--- Stated task ---
Reproduce the listing below verbatim.

--- Data segment ---
* * * *

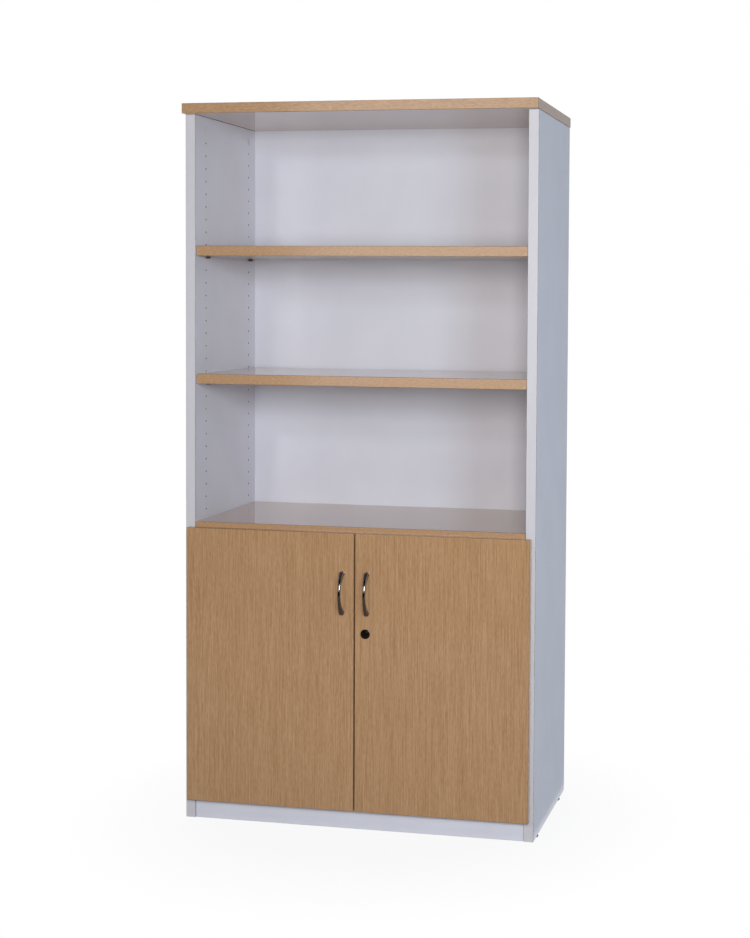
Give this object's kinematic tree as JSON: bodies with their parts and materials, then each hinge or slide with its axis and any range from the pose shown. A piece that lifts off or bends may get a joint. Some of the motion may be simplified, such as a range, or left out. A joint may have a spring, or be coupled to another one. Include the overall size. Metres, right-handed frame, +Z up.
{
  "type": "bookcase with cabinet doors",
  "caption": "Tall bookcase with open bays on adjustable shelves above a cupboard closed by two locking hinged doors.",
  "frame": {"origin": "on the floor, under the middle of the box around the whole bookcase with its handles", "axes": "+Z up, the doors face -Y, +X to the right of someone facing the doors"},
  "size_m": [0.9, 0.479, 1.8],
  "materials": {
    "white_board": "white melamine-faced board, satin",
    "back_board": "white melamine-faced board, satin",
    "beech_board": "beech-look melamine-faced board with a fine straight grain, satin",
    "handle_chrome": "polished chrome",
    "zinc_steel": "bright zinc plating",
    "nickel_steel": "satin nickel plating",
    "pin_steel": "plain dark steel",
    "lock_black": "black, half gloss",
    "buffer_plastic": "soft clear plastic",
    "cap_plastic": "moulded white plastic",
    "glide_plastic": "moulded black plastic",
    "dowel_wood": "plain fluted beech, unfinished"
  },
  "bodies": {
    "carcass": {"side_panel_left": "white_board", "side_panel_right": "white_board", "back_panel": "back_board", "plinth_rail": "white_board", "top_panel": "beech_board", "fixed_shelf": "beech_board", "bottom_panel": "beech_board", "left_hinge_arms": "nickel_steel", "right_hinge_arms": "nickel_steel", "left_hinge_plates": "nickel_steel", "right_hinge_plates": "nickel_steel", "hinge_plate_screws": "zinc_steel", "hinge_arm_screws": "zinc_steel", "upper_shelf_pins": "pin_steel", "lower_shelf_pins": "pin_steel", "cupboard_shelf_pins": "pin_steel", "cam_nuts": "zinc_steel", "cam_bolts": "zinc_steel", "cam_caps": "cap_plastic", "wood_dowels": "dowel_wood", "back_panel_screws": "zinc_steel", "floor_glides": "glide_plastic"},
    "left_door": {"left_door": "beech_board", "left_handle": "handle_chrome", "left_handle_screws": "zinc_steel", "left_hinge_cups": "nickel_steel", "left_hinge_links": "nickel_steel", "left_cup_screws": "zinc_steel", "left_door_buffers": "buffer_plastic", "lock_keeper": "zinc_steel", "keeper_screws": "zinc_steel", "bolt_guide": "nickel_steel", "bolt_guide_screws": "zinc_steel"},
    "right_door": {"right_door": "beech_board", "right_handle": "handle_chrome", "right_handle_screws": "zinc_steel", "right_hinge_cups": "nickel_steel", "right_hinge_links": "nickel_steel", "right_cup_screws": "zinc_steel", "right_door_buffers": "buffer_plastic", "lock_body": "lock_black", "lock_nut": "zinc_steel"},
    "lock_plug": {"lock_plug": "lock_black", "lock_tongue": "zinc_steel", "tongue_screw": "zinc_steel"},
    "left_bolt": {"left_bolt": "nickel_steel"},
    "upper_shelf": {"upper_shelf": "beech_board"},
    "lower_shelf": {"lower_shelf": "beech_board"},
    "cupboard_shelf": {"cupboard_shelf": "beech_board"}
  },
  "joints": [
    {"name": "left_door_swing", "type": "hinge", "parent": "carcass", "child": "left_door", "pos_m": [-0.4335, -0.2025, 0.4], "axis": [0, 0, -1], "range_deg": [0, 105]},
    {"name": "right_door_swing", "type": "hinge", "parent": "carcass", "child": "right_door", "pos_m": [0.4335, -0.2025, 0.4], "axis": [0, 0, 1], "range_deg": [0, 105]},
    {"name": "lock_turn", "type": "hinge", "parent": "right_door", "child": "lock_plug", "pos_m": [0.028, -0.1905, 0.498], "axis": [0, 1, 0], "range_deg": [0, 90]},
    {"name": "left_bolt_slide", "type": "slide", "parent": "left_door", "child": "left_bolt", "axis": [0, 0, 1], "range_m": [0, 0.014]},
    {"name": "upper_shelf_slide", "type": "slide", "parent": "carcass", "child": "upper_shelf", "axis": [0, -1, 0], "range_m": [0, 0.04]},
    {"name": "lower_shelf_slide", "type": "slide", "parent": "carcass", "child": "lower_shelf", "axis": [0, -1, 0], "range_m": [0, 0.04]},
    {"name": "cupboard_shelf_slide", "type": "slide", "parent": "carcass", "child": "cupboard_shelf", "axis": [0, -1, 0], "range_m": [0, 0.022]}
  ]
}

* * * *

--- Answer to this problem ---
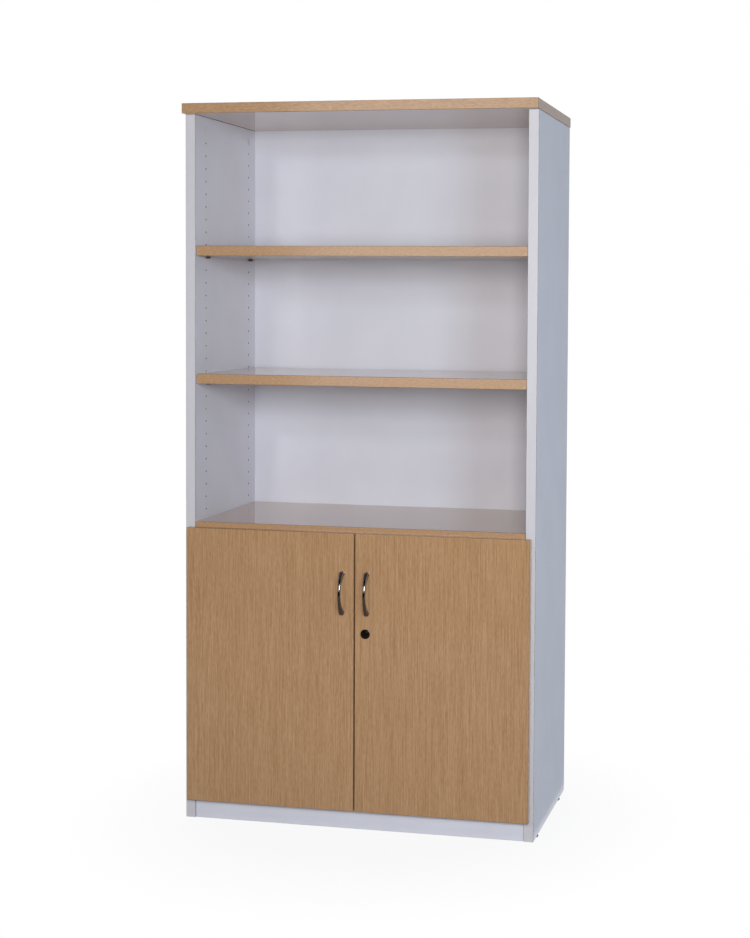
Give this object's kinematic tree as JSON: bodies with their parts and materials, then each hinge or slide with its axis and any range from the pose shown. A piece that lifts off or bends may get a joint. Some of the motion may be simplified, such as a range, or left out. A joint may have a spring, or be coupled to another one. Include the overall size. Metres, right-handed frame, +Z up.
{
  "type": "bookcase with cabinet doors",
  "caption": "Tall bookcase with open bays on adjustable shelves above a cupboard closed by two locking hinged doors.",
  "frame": {"origin": "on the floor, under the middle of the box around the whole bookcase with its handles", "axes": "+Z up, the doors face -Y, +X to the right of someone facing the doors"},
  "size_m": [0.9, 0.479, 1.8],
  "materials": {
    "white_board": "white melamine-faced board, satin",
    "back_board": "white melamine-faced board, satin",
    "beech_board": "beech-look melamine-faced board with a fine straight grain, satin",
    "handle_chrome": "polished chrome",
    "zinc_steel": "bright zinc plating",
    "nickel_steel": "satin nickel plating",
    "pin_steel": "plain dark steel",
    "lock_black": "black, half gloss",
    "buffer_plastic": "soft clear plastic",
    "cap_plastic": "moulded white plastic",
    "glide_plastic": "moulded black plastic",
    "dowel_wood": "plain fluted beech, unfinished"
  },
  "bodies": {
    "carcass": {"side_panel_left": "white_board", "side_panel_right": "white_board", "back_panel": "back_board", "plinth_rail": "white_board", "top_panel": "beech_board", "fixed_shelf": "beech_board", "bottom_panel": "beech_board", "left_hinge_arms": "nickel_steel", "right_hinge_arms": "nickel_steel", "left_hinge_plates": "nickel_steel", "right_hinge_plates": "nickel_steel", "hinge_plate_screws": "zinc_steel", "hinge_arm_screws": "zinc_steel", "upper_shelf_pins": "pin_steel", "lower_shelf_pins": "pin_steel", "cupboard_shelf_pins": "pin_steel", "cam_nuts": "zinc_steel", "cam_bolts": "zinc_steel", "cam_caps": "cap_plastic", "wood_dowels": "dowel_wood", "back_panel_screws": "zinc_steel", "floor_glides": "glide_plastic"},
    "left_door": {"left_door": "beech_board", "left_handle": "handle_chrome", "left_handle_screws": "zinc_steel", "left_hinge_cups": "nickel_steel", "left_hinge_links": "nickel_steel", "left_cup_screws": "zinc_steel", "left_door_buffers": "buffer_plastic", "lock_keeper": "zinc_steel", "keeper_screws": "zinc_steel", "bolt_guide": "nickel_steel", "bolt_guide_screws": "zinc_steel"},
    "right_door": {"right_door": "beech_board", "right_handle": "handle_chrome", "right_handle_screws": "zinc_steel", "right_hinge_cups": "nickel_steel", "right_hinge_links": "nickel_steel", "right_cup_screws": "zinc_steel", "right_door_buffers": "buffer_plastic", "lock_body": "lock_black", "lock_nut": "zinc_steel"},
    "lock_plug": {"lock_plug": "lock_black", "lock_tongue": "zinc_steel", "tongue_screw": "zinc_steel"},
    "left_bolt": {"left_bolt": "nickel_steel"},
    "upper_shelf": {"upper_shelf": "beech_board"},
    "lower_shelf": {"lower_shelf": "beech_board"},
    "cupboard_shelf": {"cupboard_shelf": "beech_board"}
  },
  "joints": [
    {"name": "left_door_swing", "type": "hinge", "parent": "carcass", "child": "left_door", "pos_m": [-0.4335, -0.2025, 0.4], "axis": [0, 0, -1], "range_deg": [0, 105]},
    {"name": "right_door_swing", "type": "hinge", "parent": "carcass", "child": "right_door", "pos_m": [0.4335, -0.2025, 0.4], "axis": [0, 0, 1], "range_deg": [0, 105]},
    {"name": "lock_turn", "type": "hinge", "parent": "right_door", "child": "lock_plug", "pos_m": [0.028, -0.1905, 0.498], "axis": [0, 1, 0], "range_deg": [0, 90]},
    {"name": "left_bolt_slide", "type": "slide", "parent": "left_door", "child": "left_bolt", "axis": [0, 0, 1], "range_m": [0, 0.014]},
    {"name": "upper_shelf_slide", "type": "slide", "parent": "carcass", "child": "upper_shelf", "axis": [0, -1, 0], "range_m": [0, 0.04]},
    {"name": "lower_shelf_slide", "type": "slide", "parent": "carcass", "child": "lower_shelf", "axis": [0, -1, 0], "range_m": [0, 0.04]},
    {"name": "cupboard_shelf_slide", "type": "slide", "parent": "carcass", "child": "cupboard_shelf", "axis": [0, -1, 0], "range_m": [0, 0.022]}
  ]
}